A pergunta paira no ar, numa Washington nervosa e dividida.
Os livros de história vão registar que a maioria do Senado dominado pelos republicanos absolveu o presidente das duas acusações apresentadas contra ele: abuso de poder e obstrução ao Congresso.
Para Trump, o veredicto apoia a sua alegação de que não fez nada de errado, ao pressionar a Ucrânia a investigar o seu rival eleitoral democrata Joe Biden. Vários republicanos reconheceram que o comportamento de Trump foi incorreto, mas não viram nele justificação suficiente para impor um impeachment.
Apenas um dos senadores republicanos, Mitt Romney, rompeu fileiras para condenar a atitude do seu correligionário e votou contra no julgamento político.
Com o encerramento do processo de destituição, os críticos de Trump dizem que é provável que, agora, o presidente abuse do poder do seu cargo, sem temor.
"Não vai mudar", disse Adam Schiff, o congressista democrata que dirigiu o processo. "Um homem sem caráter, ou bússola ética, nunca vai encontrar o seu caminho", criticou.
Estrategista republicano que se opõe a Trump, Rick Wilson publicou ontem, numa coluna no jornal "Daily Beast", que imaginou um Trump "enlouquecido e sem freios", a sonhar que "a vingança se aproxima".
Regras quebradas
Desde a sua surpreendente ascensão ao poder em 2016, Trump procurou atuar nas brechas jurídicas e violar normas — ou, segundo os críticos, as leis.
Trump é oriundo de um contexto empresarial, no qual está acostumado a obter o que quer. Como personalidade de um reality show ("O aprendiz"), interpretou a personagem de um chefe omnipotente que demitia funcionários com o movimento de um dedo.
Sem experiência política, o magnata menosprezou claramente as tradições, os intermináveis protocolos e regras, assim como as inúmeras camadas de segurança que cercam e caracterizam a Presidência.

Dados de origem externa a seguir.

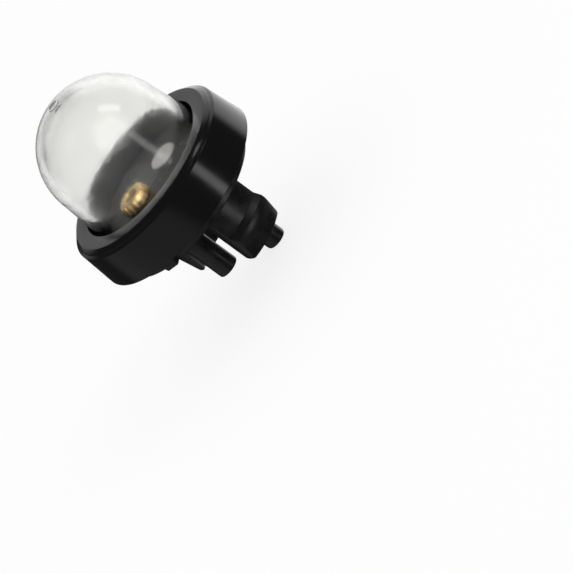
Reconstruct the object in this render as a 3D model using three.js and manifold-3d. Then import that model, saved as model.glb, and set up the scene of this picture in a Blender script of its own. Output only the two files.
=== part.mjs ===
// Snap-in primer bulb of a small garden machine.
//
// Frame: millimetres, +Z along the bulb and out through its dome. The origin is the middle of the
// back face of the base flange, the face that seats on the machine's panel. The two nipples stand
// on the X axis and the two snap arms on the Y axis, all below the panel seat.

import * as THREE from "three";
import { mergeVertices } from "three/addons/utils/BufferGeometryUtils.js";
import Module from "manifold-3d";

const wasm = await Module();
wasm.setup();

// Facets of a full turn on the large and on the small round pieces
const largeFacets = 72;
const smallFacets = 28;

// Clearance kept between pieces that slide into one another
const fitClearance = 0.3;

// Base flange
const flangeRadius = 12.7;
const flangeStandOut = 1.85;
const flangeInCollar = 2.75;
const flangeEdgeBevel = 0.2;

// Locating lug on the rim of the flange
const lugReach = 0.85;
const lugWidth = 3.2;
const lugSlope = 1.7;
const lugRootDepth = 1.5;
const lugHeight = 1.6;
const lugAngle = 206;

// Clamped foot of the bulb
const footThickness = 1.5;
const footClearance = 0.2;

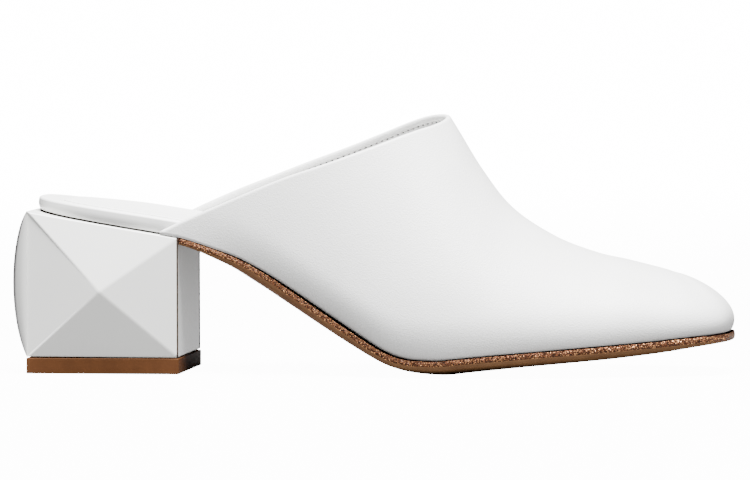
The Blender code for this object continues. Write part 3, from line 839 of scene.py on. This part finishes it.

Nos primeiros dias de gestão — informou o jornalista Bob Woodward —, os seus ajudantes tinham de retirar documentos-chave do escritório de Trump antes que ele pudesse assiná-los. Entre estes papéis estava uma carta que colocava fim, abruptamente, a um acordo comercial com a Coreia do Sul.
Um a um, foram desaparecendo do núcleo decisório da Casa Branca os nomes que confrontavam a sua opinião. Quando não renunciavam, como fez o agora ex-secretário da Defesa James Mattis, foram demitidos, como o então conselheiro de Segurança Nacional, John Bolton.
Fora da Casa Branca, Trump também fez valer a sua vontade.
Uma grande investigação sobre a sua relação comercial e política com os russos e as acusações de que a sua campanha eleitoral fez um conluio com os agentes do Kremlin terminaram num escândalo que não causou danos graves.
Nem mesmo o processo de impeachment resistiu.
Lições aprendidas?
A senadora Susan Collins fez parte do grupo de legisladores republicanos que criticaram as ações de Trump em relação à Ucrânia. Ela espera, porém, que a experiência o faça moderar a sua conduta futura.
"Acredito que o presidente aprendeu algo com este caso", opinou. "O presidente foi acusado e essa é uma grande lição", completou.
Outra senadora republicana, Joni Ernst, afirmou que Trump, provavelmente, "passará pelos canais adequados" a partir de agora, quando fizer contactos com personalidades estrangeiras, ao contrário da sua inadequada postura com o presidente da Ucrânia.
Schiff e muitos outros democratas não têm tanta confiança.
"Fez isto antes e voltará a fazer", apontou o legislador democrata.
Maureen Dowd, uma colunista veterana do jornal "The New York Times", crítica frequente de Trump, referiu-se ao republicano como um "Godzilla" pronto para se tornar selvagem.
"O Partido Republicano perdeu agora qualquer controlo que poderia exercer sobre este presidente, qualquer supervisão que poderia ter", escreveu.
Já o professor de Ciência Política, John Mueller, da Universidade Estadual de Ohio, disse à AFP que Washington pode respirar com um certo alívio.
"Duvido que Trump se sinta mais livre", considerou Mueller. "Ele já atropelou as normas da imigração, tarifárias, etc. Pode ser que tenha aprendido a sua lição", completou.